[cosmology] Find the comobile distance of a galaxy given redshift and H0.

[jacdiam89]

Homework Statement

Calculate the comobile distance of a galaxy with z=7.3, H_{0}=72 km/s/Mpc, universe with \Omega_{0}=\Omega_{0,m}=1
Calculate the scale factor when the galaxy emitted the light we receive today.

Homework Equations

Friedmann equation

(\frac{\dot{a}}{a})^{2}=(H_{0})^{2}[ \Omega_{0,r}(\frac{a}{a_{0}})^{-4}+\Omega_{0,m}(\frac{a}{a_{0}})^{-3}+(1-\Omega_{0})(\frac{a}{a_{0}})^{2}+\Omega_{\Lambda}]

The Attempt at a Solution

With this model of universe Friedmann equation becomes:

(\frac{\dot{a}}{a})^{2}=(H_{0})^{2}[\Omega_{0,m}(\frac{a}{a_{0}})^{-3}]

so

(\frac{\dot{a}}{a})=(H_{0})(\frac{a}{a_{0}})^{-3/2}

I should use the equation:

X=\int^{t 0}_{t em}\frac{cdt}{a\dot{a}}

X= comobile distance

..but i don't know how to put the scale factor into it.

 

[George Jones]

Welcome to Physics Forums!

Since you know z, and since z is easily expressible in terms of the scale factor a, maybe you should use \dot{a} = da/dt to eliminate dt in

X=\int^{t 0}_{t em}\frac{cdt}{a\dot{a}}

 

[jacdiam89]

First of all, thank you,

i did the substitution, now the integral is in da. I have problems using a_{0}. If i use the scale factor without it, the conclusions should be the same...i think! I mean, if
z_{mis}=\frac{1}{a_{em}}-1
then
a_{em} is \frac{a}{a_{0}}

...is it true?

I guess it is wrong, i think i didn't understand why the scale factor must be normalized..

 

[George Jones]

I have had a closer look at this, and I think I have worked it out.

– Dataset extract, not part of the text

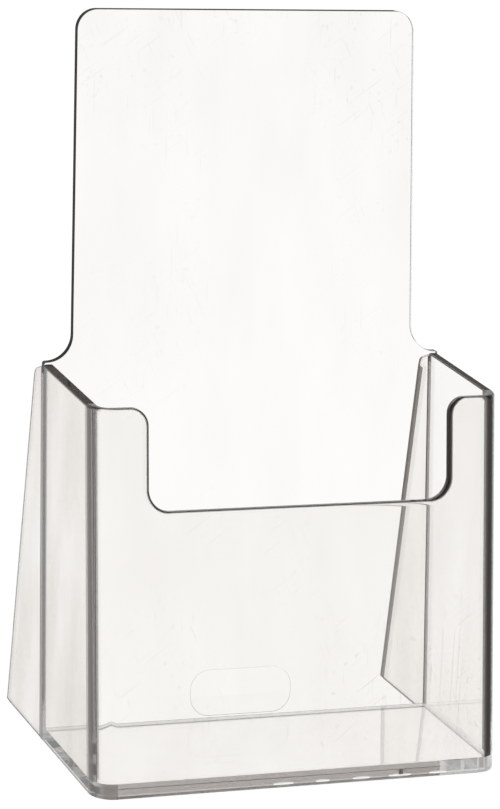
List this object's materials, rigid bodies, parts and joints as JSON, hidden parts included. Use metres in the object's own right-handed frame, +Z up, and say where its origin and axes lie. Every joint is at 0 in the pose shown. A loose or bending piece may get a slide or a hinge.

I should use the equation:

X=\int^{t 0}_{t em}\frac{cdt}{a\dot{a}}

Did you mean
\chi = \int^{a_0}_{a_{em}}\frac{cda}{a\dot{a}} ?

X= comobile distance

..but i don't know how to put the scale factor into it.

I don't think so. I think that \chi is the comoving coordinate and that the the comoving distance (what you are looking for) is a_0 \chi

First of all, thank you,

i did the substitution, now the integral is in da. I have problems using a_{0}. If i use the scale factor without it, the conclusions should be the same...i think! I mean, if
z_{mis}=\frac{1}{a_{em}}-1
then
a_{em} is \frac{a}{a_{0}}

...is it true?

I guess it is wrong

I think
z = \frac{a_0}{a_{em}} - 1
that is, you don't need to worry about the normalization.

I wrote the above in a hurry (my wife is pulling me out the door for a social engagement), so it might have some mistakes.